The Corsair’s story didn’t end with World War II. When the Korean War broke out in June 1950, the Marines brought the Corsair as a close air support platform. During the Battle of Chosin Reservoir in the winter of 1950, with temperatures at minus 35 degrees and Chinese forces pressing from every direction, Corsairs overhead kept the surrounded First Marine Division alive. Pilots flew low and slow, dropping napalm and 500-pound bombs within yards of friendly positions — absorbing ground fire that would have shredded a jet making the same run.
In one of the most improbable aerial victories in history, Captain Jesse Folmar shot down a Soviet-built MiG-15 from his propeller-driven F4U-4 — a World War II prop fighter taking down a swept-wing jet.
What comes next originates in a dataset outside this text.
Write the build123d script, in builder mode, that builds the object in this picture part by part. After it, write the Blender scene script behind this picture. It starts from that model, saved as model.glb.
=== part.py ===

How Long Did the Corsair Serve?
The Corsair retired from U.S. military service in 1953, but continued flying abroad. The Honduran Air Force flew Corsairs in the 1969 Football War against El Salvador — thirty years after the prototype’s first flight.
Over 12,500 Corsairs were built by Vought, Goodyear, and Brewster between 1942 and 1952, making it the longest production run of any piston-engine fighter in American history.
Key Takeaways
- The Corsair’s inverted gull wings were an engineering solution, not an aesthetic choice — they provided clearance for the largest propeller ever fitted to a fighter aircraft.
- The U.S. Navy banned the Corsair from carriers in 1943, but the British Royal Navy solved the visibility problem by inventing the curved approach, which became standard carrier landing technique.
- Marine ace Pappy Boyington scored 22 kills in the Corsair with the Black Sheep Squadron before being shot down and captured.
- The Corsair achieved an 11:1 kill ratio in the Pacific — over 2,100 victories against 189 losses, the best record of any American fighter in the theater.
- The Corsair served for 30 years, from 1940s Pacific combat through the Korean War and into the 1969 Football War, proving that great engineering outlasts the era that produced it.